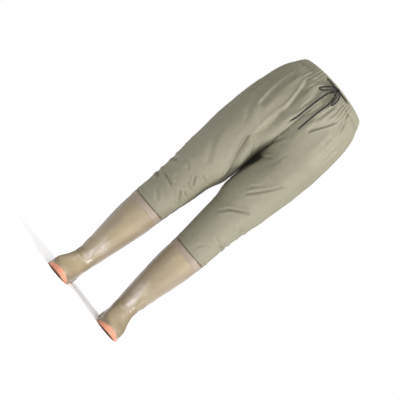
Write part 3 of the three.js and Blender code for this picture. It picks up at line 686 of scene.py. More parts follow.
class Paint:
    """A material whose nodes are added by one method."""

    def __init__(self, name, **constants):
        self.material = bpy.data.materials.new(name)
        self.material.use_nodes = True
        self.tree = self.material.node_tree
        self.tree.nodes.clear()
        output = self.tree.nodes.new("ShaderNodeOutputMaterial")
        self.shader = self.tree.nodes.new("ShaderNodeBsdfPrincipled")
        self.tree.links.new(self.shader.outputs[0], output.inputs[0])
        for key, value in constants.items():
            self.shader.inputs[key.replace("_", " ")].default_value = value
        self.place = self.node("ShaderNodeTexCoord", out="Object")

    def node(self, kind, settings=None, inputs=None, out=0):
        node = self.tree.nodes.new(kind)
        for key, value in (settings or {}).items():
            setattr(node, key, value)
        for key, value in (inputs or {}).items():
            if isinstance(value, Wire):
                self.tree.links.new(value.socket, node.inputs[key])
            else:
                node.inputs[key].default_value = value
        return Wire(self, node.outputs[out])

    def noise(self, scale, detail=3.0, stretch=(1, 1, 1)):
        vector = self.node("ShaderNodeMapping", inputs={"Vector": self.place, "Scale": stretch})
        return self.node("ShaderNodeTexNoise", inputs={"Vector": vector, "Scale": scale, "Detail": detail})

    def ramp(self, factor, low, high, bottom=0.0, top=1.0):
        return self.node("ShaderNodeMapRange", {"interpolation_type": "SMOOTHSTEP"},
                         {0: factor, 1: low, 2: high, 3: bottom, 4: top})

    def blend(self, factor, first, second):
        return self.node("ShaderNodeMix", {"data_type": "RGBA"},
                         {"Factor": factor, 6: colour(first), 7: colour(second)}, out=2)

    def attribute(self, name):
        return self.node("ShaderNodeAttribute", {"attribute_name": name}, out="Fac")

    def bump(self, height, strength, distance, under=None):
        inputs = {"Height": height, "Strength": strength, "Distance": distance}
        if under is not None:
            inputs["Normal"] = under
        return self.node("ShaderNodeBump", inputs=inputs)

    def feed(self, **links):
        for key, value in links.items():
            self.tree.links.new(value.socket, self.shader.inputs[key.replace("_", " ")])
        return self.material


def linear(value):
    return value / 12.92 if value <= 0.04045 else ((value + 0.055) / 1.055) ** 2.4


def colour(value):
    """A colour from a property, or a wire as it is."""
    if isinstance(value, Wire):
        return value
    return (*[linear(v) for v in value[:3]], 1.0)


def tint(value, factor, towards=(0.5, 0.5, 0.5), amount=0.0):
    return tuple(mix(v * factor, t, amount) for v, t in zip(value, towards))


def cloth_paint(colours):
    base = tuple(colours.cloth)
    paint = Paint("coated_cloth", Sheen_Weight=0.02, Sheen_Roughness=0.5, Coat_Roughness=0.4)
    broad = paint.ramp(paint.noise(5.5, 2), 0.35, 0.65)
    fine = paint.ramp(paint.noise(60, 4), 0.3, 0.7)
    skin = paint.blend(broad, tint(base, 0.965, (0.58, 0.56, 0.44), 0.1), tint(base, 1.02))
    skin = paint.blend(fine * 0.25, skin, tint(base, 0.9))
    # Painted shade: the cloth's colour is darkened to a dark brown in the cleft between the legs.
    skin = paint.blend(paint.attribute("hollow") * 0.96, skin, tint(base, 0.22, (0.2, 0.17, 0.1), 0.3))
    inside = paint.attribute("inside")
    skin = paint.blend(inside, skin, tuple(colours.lining))
    weave = paint.noise(1400, 1, (1, 1, 0.45)) + paint.noise(1400, 1, (0.45, 0.45, 1))
    crinkle = paint.noise(70, 5)
    normal = paint.bump(weave, 0.12, 0.0004)
    normal = paint.bump(crinkle, 0.22, 0.0016, normal)
    roughness = paint.ramp(paint.noise(18, 3), 0.3, 0.7, 0.58, 0.7)
    coat = paint.ramp(broad, 0, 1, 0.0, 0.05)
    return paint.feed(Base_Color=skin, Roughness=roughness, Normal=normal, Coat_Weight=coat)


def boot_paint(colours):
    base = tuple(colours.boot)
    paint = Paint("boot_pvc", Coat_Roughness=0.3, Subsurface_Weight=0.06, Subsurface_Scale=0.004)
    broad = paint.ramp(paint.noise(7, 2, (1, 1, 0.6)), 0.38, 0.62)
    cloud = paint.ramp(paint.noise(22, 4), 0.35, 0.7)
    skin = paint.blend(broad * 0.35, base, tuple(colours.boot_tone_and_side_shade))
    skin = paint.blend(cloud * 0.3, skin, tint(base, 1.05))
    # Painted shade: the colour darkens on the boot's sides, the more the more sideways they face.
    side = paint.attribute("side")
    skin = paint.blend(side * 0.65, skin, tuple(colours.boot_tone_and_side_shade))
    streaks = paint.ramp(paint.noise(55, 3, (1.6, 1, 0.4)), 0.25, 0.6)
    # Painted highlight: paler streaky patches above the ankles, where the lamps' shine falls.
    skin = paint.blend(paint.attribute("painted_highlight") * streaks, skin, tuple(colours.boot_painted_highlight))
    grain = paint.noise(260, 4)
    slack = paint.noise(34, 3)
    normal = paint.bump(grain, 0.05, 0.0005)
    normal = paint.bump(slack, 0.2, 0.002, normal)
    roughness = paint.ramp(cloud, 0, 1, 0.38, 0.5)
    coat = paint.ramp(broad, 0, 1, 0.5, 0.35)
    return paint.feed(Base_Color=skin, Roughness=roughness, Normal=normal, Coat_Weight=coat)


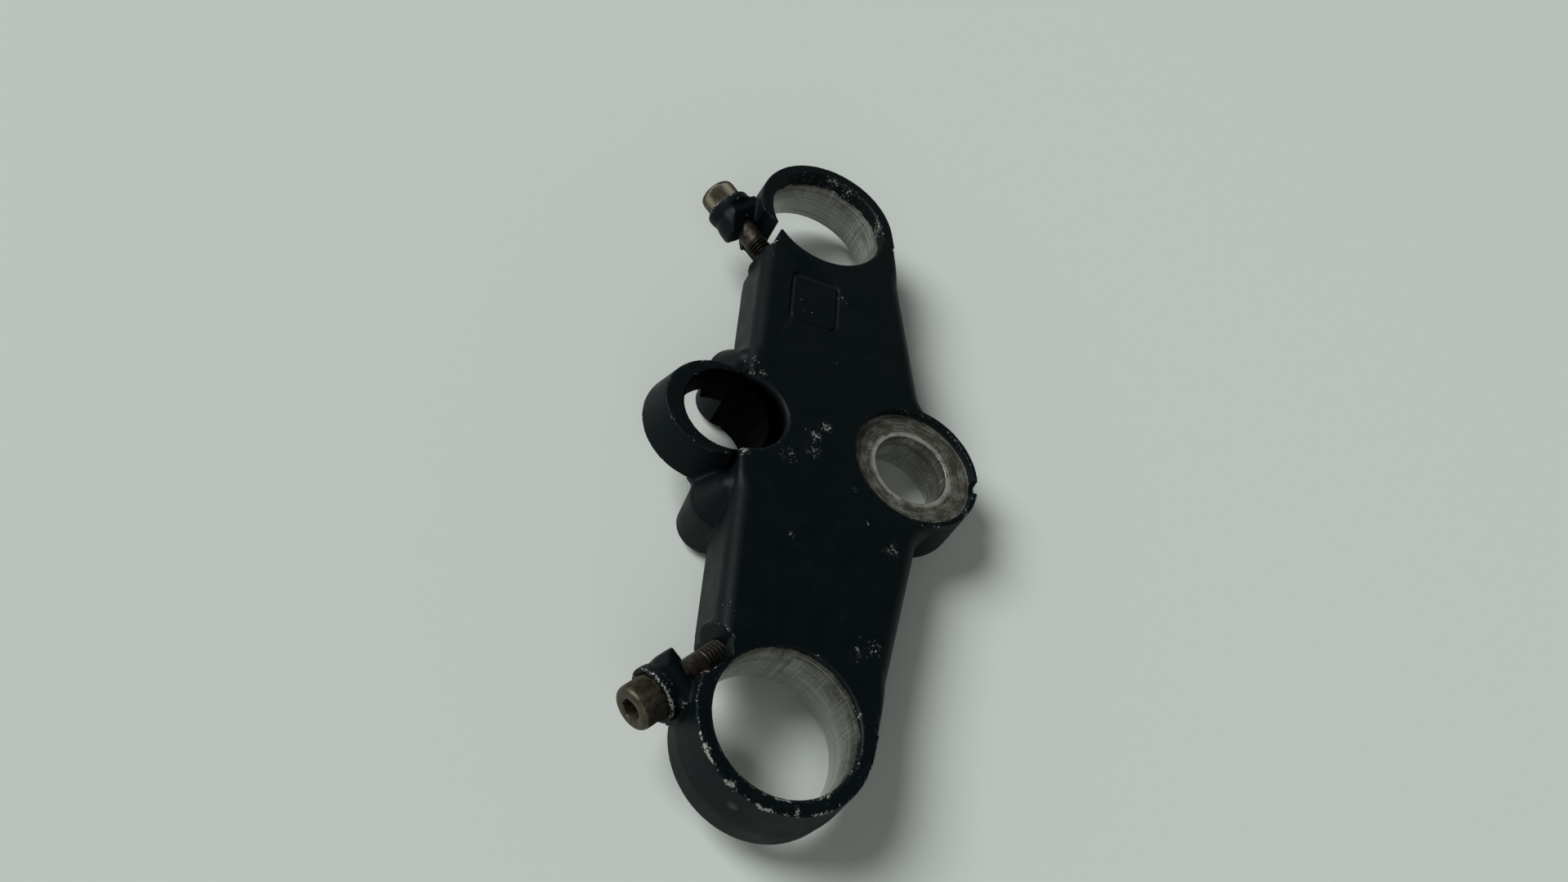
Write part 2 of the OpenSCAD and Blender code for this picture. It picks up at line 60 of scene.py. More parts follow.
print("nodes:", sorted(frame["nodes"]))

# %% [markdown]
# ## Places taken from the record
# The bores are the surfaces that the finish has to follow exactly: bare metal starts
# where a cutter has been. Their axes and radii could be typed in again, but the record
# already states them as mounts, so they are read from there and can't drift apart.

# %% Name the bores
fork_x, fork_y = (v / MM for v in mounts["fork_clamp_right"]["pos_m"][:2])
fork_r = mounts["fork_clamp_right"]["dims"]["r_mm"]
stem_r = mounts["stem_bore"]["dims"]["r_mm"]
lock_y = mounts["lock_bore"]["pos_m"][1] / MM
lock_r = mounts["lock_bore"]["dims"]["r_mm"]
lobe_x = mounts["lock_bolt_holes"]["dims"]["spacing_x_mm"] / 2
lobe_y = mounts["lock_bolt_holes"]["pos_m"][1] / MM
low, high = (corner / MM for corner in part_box("yoke_casting"))
top_z = high.z

# These are no mounts, so they are typed in from the part's source.
clamp_height = 22
underside_z = top_z - clamp_height
parting_height = 8.2
counterbore_r = 21.25
ring_r = 26.1
front_roll_y = 54.3
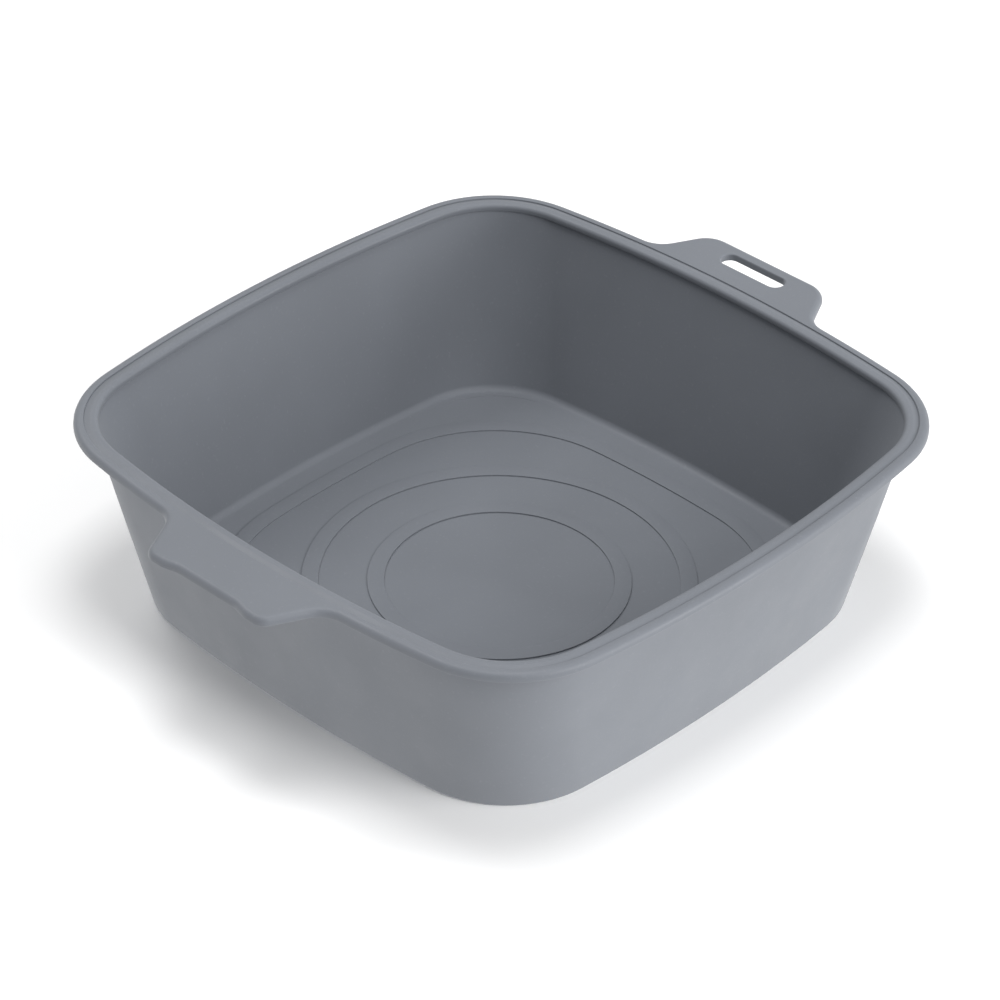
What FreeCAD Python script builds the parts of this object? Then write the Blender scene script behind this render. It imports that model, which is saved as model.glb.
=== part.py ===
import FreeCAD, Part
import math
import os

# A soft one-piece square basin: drafted walls, a flat floor with three raised rings,
# a bead and a round-edged lip round the rim, and a flat pull tab on two opposite sides.
# The top of the bead slopes down a little towards the lip, whose inner edge is a low step.
# Every dimension is in millimetres and every angle in degrees. The origin is the centre of
# the flat base and +Z is up. The plain tab points to -Y and the slotted tab to +Y.
#
# Each plan outline is a square with bowed sides and round corners. It is set by the distance
# from the centre to the middle of a side, the side arc radius and the corner arc radius.

# Rim outline, taken along the step between the bead and the lip
rim_half = 100.4
rim_side_radius = 490.4
rim_corner_radius = 33.6

# Base outline, taken where the outside of the wall meets the ground; the wall keeps its
# corner radius from the base to the rim
base_half = 86.0
base_side_radius = 550.0
wall_corner_radius = 33.6

# Heights and thicknesses; the wall thins upwards
rim_top = 62.3
floor_thickness = 2.1
wall_foot_thickness = 2.0
wall_top_thickness = 1.0
lip_thickness = 2.5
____
▸ **Given instruction**
Output each record precisely as given.

▸ **Full answer**
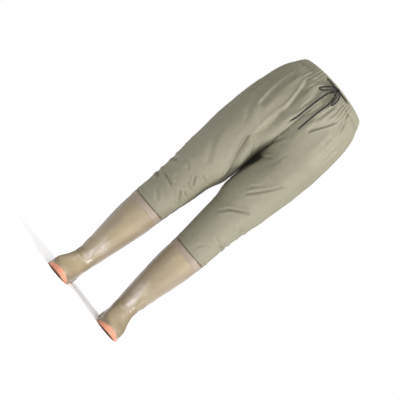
Write part 3 of the three.js and Blender code for this picture. It picks up at line 686 of scene.py. More parts follow.
class Paint:
    """A material whose nodes are added by one method."""

    def __init__(self, name, **constants):
        self.material = bpy.data.materials.new(name)
        self.material.use_nodes = True
        self.tree = self.material.node_tree
        self.tree.nodes.clear()
        output = self.tree.nodes.new("ShaderNodeOutputMaterial")
        self.shader = self.tree.nodes.new("ShaderNodeBsdfPrincipled")
        self.tree.links.new(self.shader.outputs[0], output.inputs[0])
        for key, value in constants.items():
            self.shader.inputs[key.replace("_", " ")].default_value = value
        self.place = self.node("ShaderNodeTexCoord", out="Object")

    def node(self, kind, settings=None, inputs=None, out=0):
        node = self.tree.nodes.new(kind)
        for key, value in (settings or {}).items():
            setattr(node, key, value)
        for key, value in (inputs or {}).items():
            if isinstance(value, Wire):
                self.tree.links.new(value.socket, node.inputs[key])
            else:
                node.inputs[key].default_value = value
        return Wire(self, node.outputs[out])

    def noise(self, scale, detail=3.0, stretch=(1, 1, 1)):
        vector = self.node("ShaderNodeMapping", inputs={"Vector": self.place, "Scale": stretch})
        return self.node("ShaderNodeTexNoise", inputs={"Vector": vector, "Scale": scale, "Detail": detail})

    def ramp(self, factor, low, high, bottom=0.0, top=1.0):
        return self.node("ShaderNodeMapRange", {"interpolation_type": "SMOOTHSTEP"},
                         {0: factor, 1: low, 2: high, 3: bottom, 4: top})

    def blend(self, factor, first, second):
        return self.node("ShaderNodeMix", {"data_type": "RGBA"},
                         {"Factor": factor, 6: colour(first), 7: colour(second)}, out=2)

    def attribute(self, name):
        return self.node("ShaderNodeAttribute", {"attribute_name": name}, out="Fac")

    def bump(self, height, strength, distance, under=None):
        inputs = {"Height": height, "Strength": strength, "Distance": distance}
        if under is not None:
            inputs["Normal"] = under
        return self.node("ShaderNodeBump", inputs=inputs)

    def feed(self, **links):
        for key, value in links.items():
            self.tree.links.new(value.socket, self.shader.inputs[key.replace("_", " ")])
        return self.material


def linear(value):
    return value / 12.92 if value <= 0.04045 else ((value + 0.055) / 1.055) ** 2.4


def colour(value):
    """A colour from a property, or a wire as it is."""
    if isinstance(value, Wire):
        return value
    return (*[linear(v) for v in value[:3]], 1.0)


def tint(value, factor, towards=(0.5, 0.5, 0.5), amount=0.0):
    return tuple(mix(v * factor, t, amount) for v, t in zip(value, towards))


def cloth_paint(colours):
    base = tuple(colours.cloth)
    paint = Paint("coated_cloth", Sheen_Weight=0.02, Sheen_Roughness=0.5, Coat_Roughness=0.4)
    broad = paint.ramp(paint.noise(5.5, 2), 0.35, 0.65)
    fine = paint.ramp(paint.noise(60, 4), 0.3, 0.7)
    skin = paint.blend(broad, tint(base, 0.965, (0.58, 0.56, 0.44), 0.1), tint(base, 1.02))
    skin = paint.blend(fine * 0.25, skin, tint(base, 0.9))
    # Painted shade: the cloth's colour is darkened to a dark brown in the cleft between the legs.
    skin = paint.blend(paint.attribute("hollow") * 0.96, skin, tint(base, 0.22, (0.2, 0.17, 0.1), 0.3))
    inside = paint.attribute("inside")
    skin = paint.blend(inside, skin, tuple(colours.lining))
    weave = paint.noise(1400, 1, (1, 1, 0.45)) + paint.noise(1400, 1, (0.45, 0.45, 1))
    crinkle = paint.noise(70, 5)
    normal = paint.bump(weave, 0.12, 0.0004)
    normal = paint.bump(crinkle, 0.22, 0.0016, normal)
    roughness = paint.ramp(paint.noise(18, 3), 0.3, 0.7, 0.58, 0.7)
    coat = paint.ramp(broad, 0, 1, 0.0, 0.05)
    return paint.feed(Base_Color=skin, Roughness=roughness, Normal=normal, Coat_Weight=coat)


def boot_paint(colours):
    base = tuple(colours.boot)
    paint = Paint("boot_pvc", Coat_Roughness=0.3, Subsurface_Weight=0.06, Subsurface_Scale=0.004)
    broad = paint.ramp(paint.noise(7, 2, (1, 1, 0.6)), 0.38, 0.62)
    cloud = paint.ramp(paint.noise(22, 4), 0.35, 0.7)
    skin = paint.blend(broad * 0.35, base, tuple(colours.boot_tone_and_side_shade))
    skin = paint.blend(cloud * 0.3, skin, tint(base, 1.05))
    # Painted shade: the colour darkens on the boot's sides, the more the more sideways they face.
    side = paint.attribute("side")
    skin = paint.blend(side * 0.65, skin, tuple(colours.boot_tone_and_side_shade))
    streaks = paint.ramp(paint.noise(55, 3, (1.6, 1, 0.4)), 0.25, 0.6)
    # Painted highlight: paler streaky patches above the ankles, where the lamps' shine falls.
    skin = paint.blend(paint.attribute("painted_highlight") * streaks, skin, tuple(colours.boot_painted_highlight))
    grain = paint.noise(260, 4)
    slack = paint.noise(34, 3)
    normal = paint.bump(grain, 0.05, 0.0005)
    normal = paint.bump(slack, 0.2, 0.002, normal)
    roughness = paint.ramp(cloud, 0, 1, 0.38, 0.5)
    coat = paint.ramp(broad, 0, 1, 0.5, 0.35)
    return paint.feed(Base_Color=skin, Roughness=roughness, Normal=normal, Coat_Weight=coat)


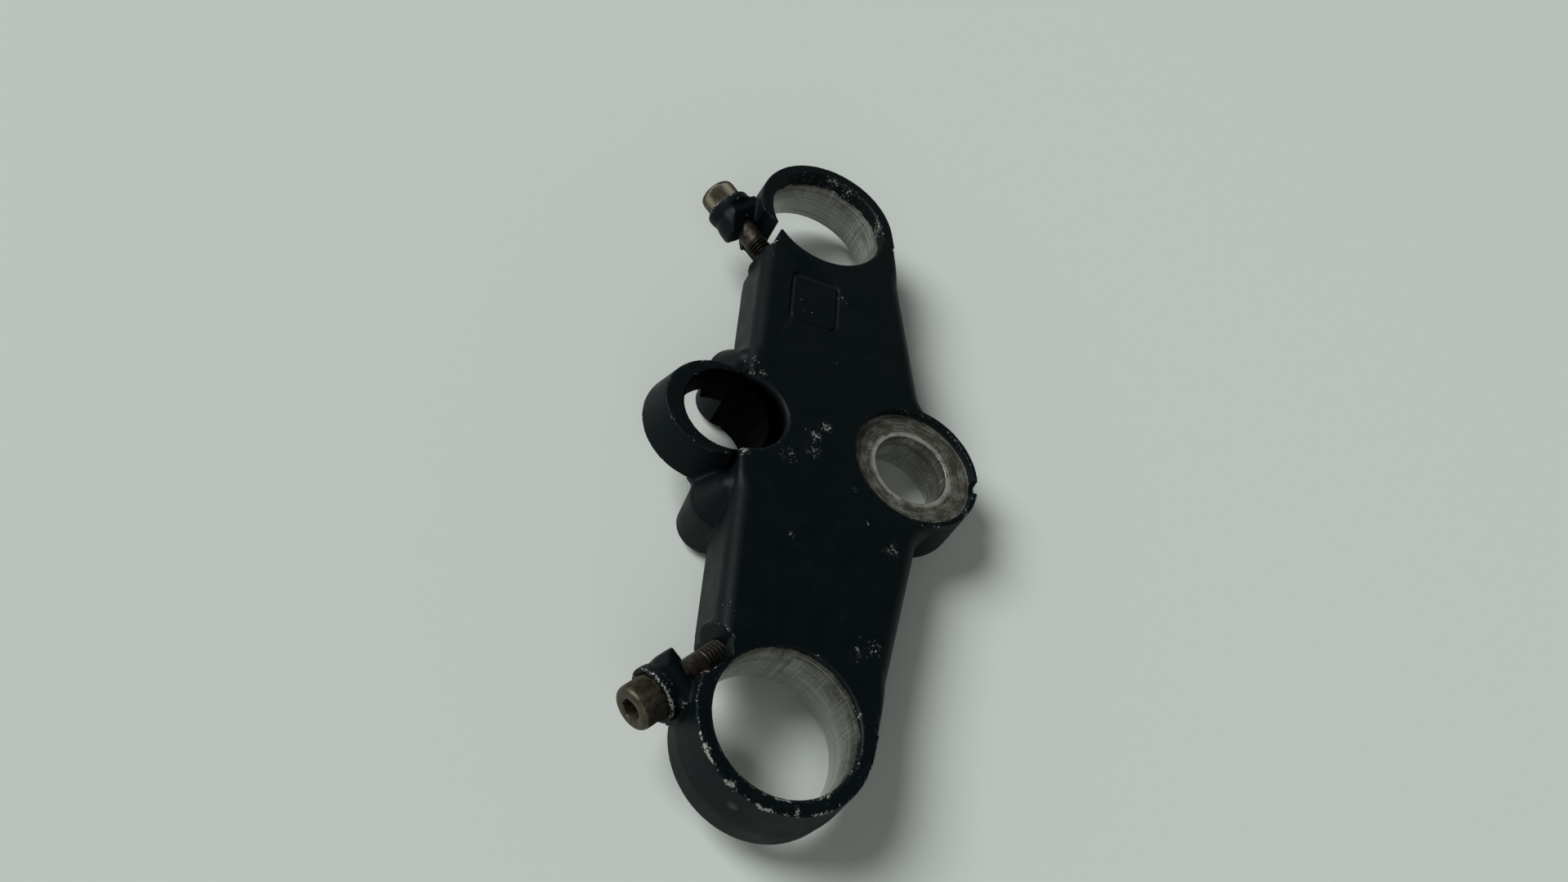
Write part 2 of the OpenSCAD and Blender code for this picture. It picks up at line 60 of scene.py. More parts follow.
print("nodes:", sorted(frame["nodes"]))

# %% [markdown]
# ## Places taken from the record
# The bores are the surfaces that the finish has to follow exactly: bare metal starts
# where a cutter has been. Their axes and radii could be typed in again, but the record
# already states them as mounts, so they are read from there and can't drift apart.

# %% Name the bores
fork_x, fork_y = (v / MM for v in mounts["fork_clamp_right"]["pos_m"][:2])
fork_r = mounts["fork_clamp_right"]["dims"]["r_mm"]
stem_r = mounts["stem_bore"]["dims"]["r_mm"]
lock_y = mounts["lock_bore"]["pos_m"][1] / MM
lock_r = mounts["lock_bore"]["dims"]["r_mm"]
lobe_x = mounts["lock_bolt_holes"]["dims"]["spacing_x_mm"] / 2
lobe_y = mounts["lock_bolt_holes"]["pos_m"][1] / MM
low, high = (corner / MM for corner in part_box("yoke_casting"))
top_z = high.z

# These are no mounts, so they are typed in from the part's source.
clamp_height = 22
underside_z = top_z - clamp_height
parting_height = 8.2
counterbore_r = 21.25
ring_r = 26.1
front_roll_y = 54.3
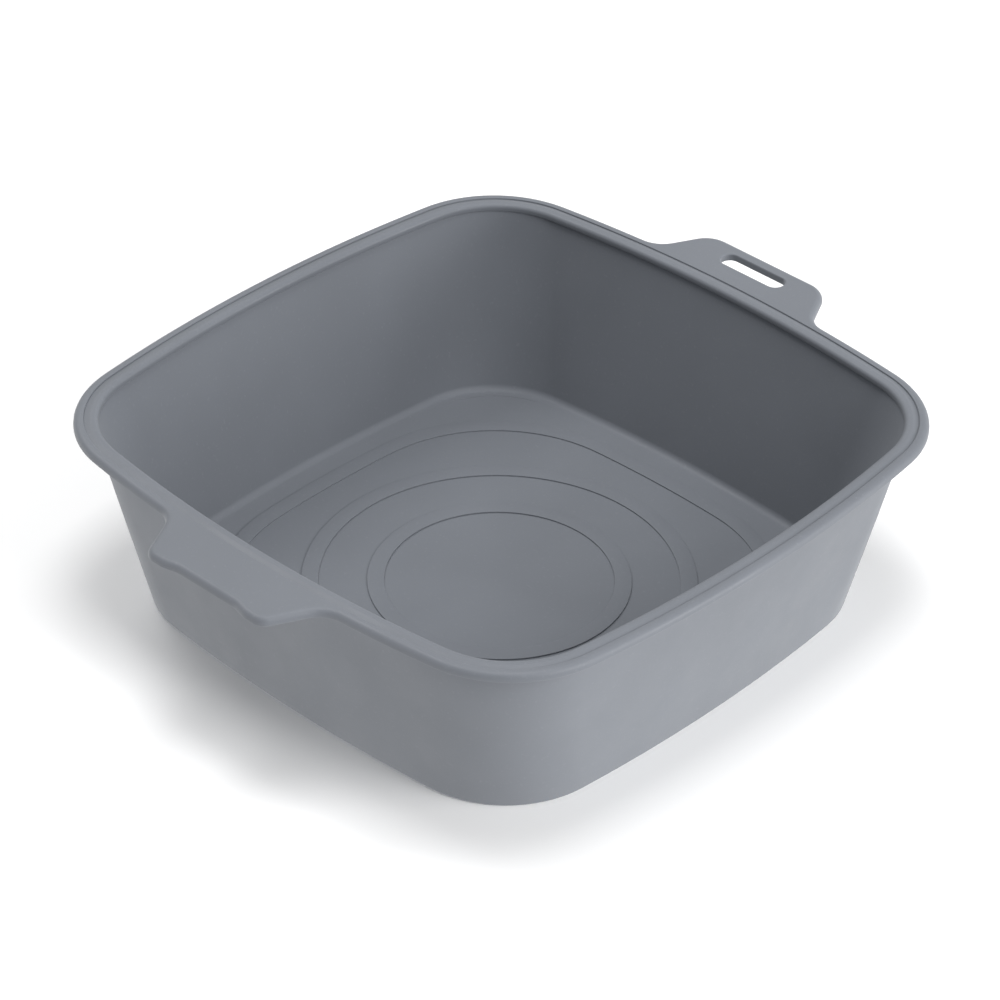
What FreeCAD Python script builds the parts of this object? Then write the Blender scene script behind this render. It imports that model, which is saved as model.glb.
=== part.py ===
import FreeCAD, Part
import math
import os

# A soft one-piece square basin: drafted walls, a flat floor with three raised rings,
# a bead and a round-edged lip round the rim, and a flat pull tab on two opposite sides.
# The top of the bead slopes down a little towards the lip, whose inner edge is a low step.
# Every dimension is in millimetres and every angle in degrees. The origin is the centre of
# the flat base and +Z is up. The plain tab points to -Y and the slotted tab to +Y.
#
# Each plan outline is a square with bowed sides and round corners. It is set by the distance
# from the centre to the middle of a side, the side arc radius and the corner arc radius.

# Rim outline, taken along the step between the bead and the lip
rim_half = 100.4
rim_side_radius = 490.4
rim_corner_radius = 33.6

# Base outline, taken where the outside of the wall meets the ground; the wall keeps its
# corner radius from the base to the rim
base_half = 86.0
base_side_radius = 550.0
wall_corner_radius = 33.6

# Heights and thicknesses; the wall thins upwards
rim_top = 62.3
floor_thickness = 2.1
wall_foot_thickness = 2.0
wall_top_thickness = 1.0
lip_thickness = 2.5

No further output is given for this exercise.